HB: The fact that Cachimbo Lake became a lawless zone fits into the political ontology of water space that Philip E. Steinberg and Kimberley Peters talk about in their text “Wet Ontologies, Fluid Spaces,” in which they claim that land can be governed since it is fixed and can be contained with borders, but water cannot due to its fluidity and movement. Ocean and water space become places of free passage dictated by the principles of a liberal economy while there is no sovereignty. The situation created by the Mesoamerica Project seems to show that a nation-state’s sovereignty and democracy can be at risk when there is a significant economic interest for an external party, leading to international corruption and complicity. One of your maps shows the involvement of foreign mining companies in the disappearance of 43 activist students in 2014, an incident that was similar in set-up to the 1968 Tlatelolco Massacre, during which up to 200 students were killed in a campaign to suppress political opposition at the outset of the United States presence in Mexico. The fact that Mexico plays an important role in the distribution of drugs worldwide makes its borders and security more fragile, a situation that is not unlike the situation of India and China during the 19th-century Opium War. Against the backdrop of this history that seems to repeat itself, do you believe in progress?

EA: There is, of course, scientific and technological progress, but I think humanity is running in circles. The worst thing that could happen would be that we forget what we have learned from atrocities like the Holocaust. Jorge Luis Borges wrote a story called “A Tired Man’s Utopia” in which a man travels into the future and sees people commit suicide in a furnace in Auschwitz. When the protagonist asks about the furnace, someone tells him that it was built in the past by a philanthropist.

HB: At the end of your video, there is a beautiful moment when you reinsert the local cultural heritage into the setting as one of the people trained to generate solar energy reads an excerpt from an orally transmitted Zapotec legend that had been collected and written down by Andrés Henestrosa. In the story, the different forces of nature are fighting each other, and man is located in the centre of it.

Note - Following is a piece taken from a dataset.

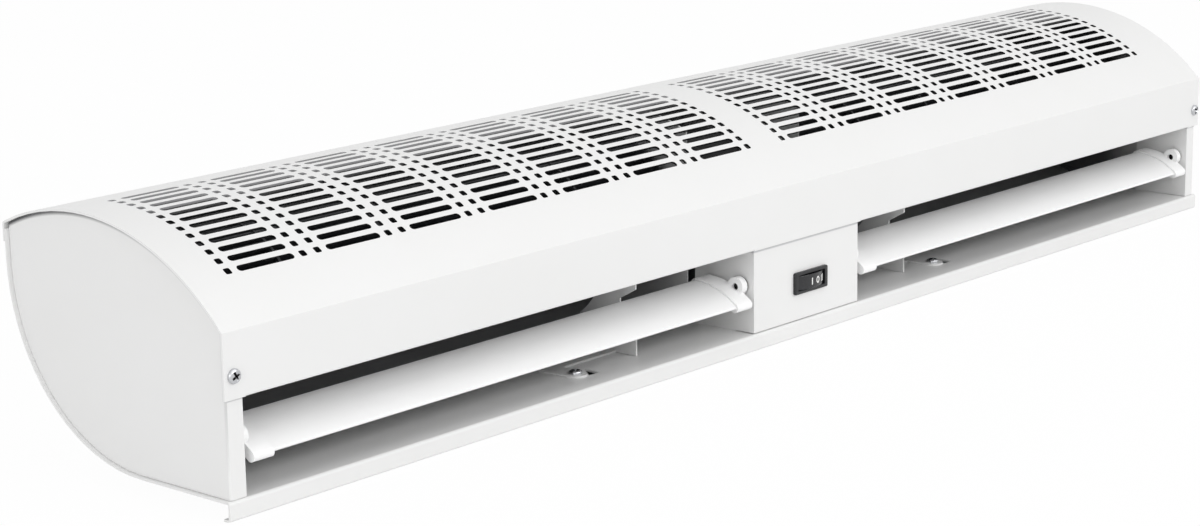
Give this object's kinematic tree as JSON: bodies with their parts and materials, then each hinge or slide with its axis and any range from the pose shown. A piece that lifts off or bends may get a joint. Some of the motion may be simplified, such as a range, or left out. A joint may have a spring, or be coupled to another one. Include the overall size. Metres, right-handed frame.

EA: Andrés Henestrosa grew up in the very region where my video is shot and played an important role in the conservation of the Zapotec culture that was threatened with disappearance. I find this legend important since it breaks with the idea of destiny in the Western Judeo-Christian tradition, which forces people to accept fatal events as ordered by God, in a similar way that neoliberalism is accepted as a dynamic that governs the world and is unavoidable. A part of the process of making this new work is to reintroduce the idea of renewal after catastrophe in the Cachimbo community through this story. Currently there is a religious transformation taking place in the region and people are switching from the Catholic religion to several variations of contemporary Christianity, introduced by agricultural workers who returned from the United States. As books are normally destined for an elite intellectual class, even the ones like the collected legends by Henestrosa, along with the electricity I wanted to return this Zapotec legend to the place and the people it came from, the working class, in its original oral form.

This interview was initially published in the catalogue of the Edgardo Aragón exhibition Mésoamérique : l'effet ouragan, Paris, Jeu de Paume et Bordeaux/capc musée d’art contemporain de Bordeaux, 2016, and was edited for the release of this piece at Sala10.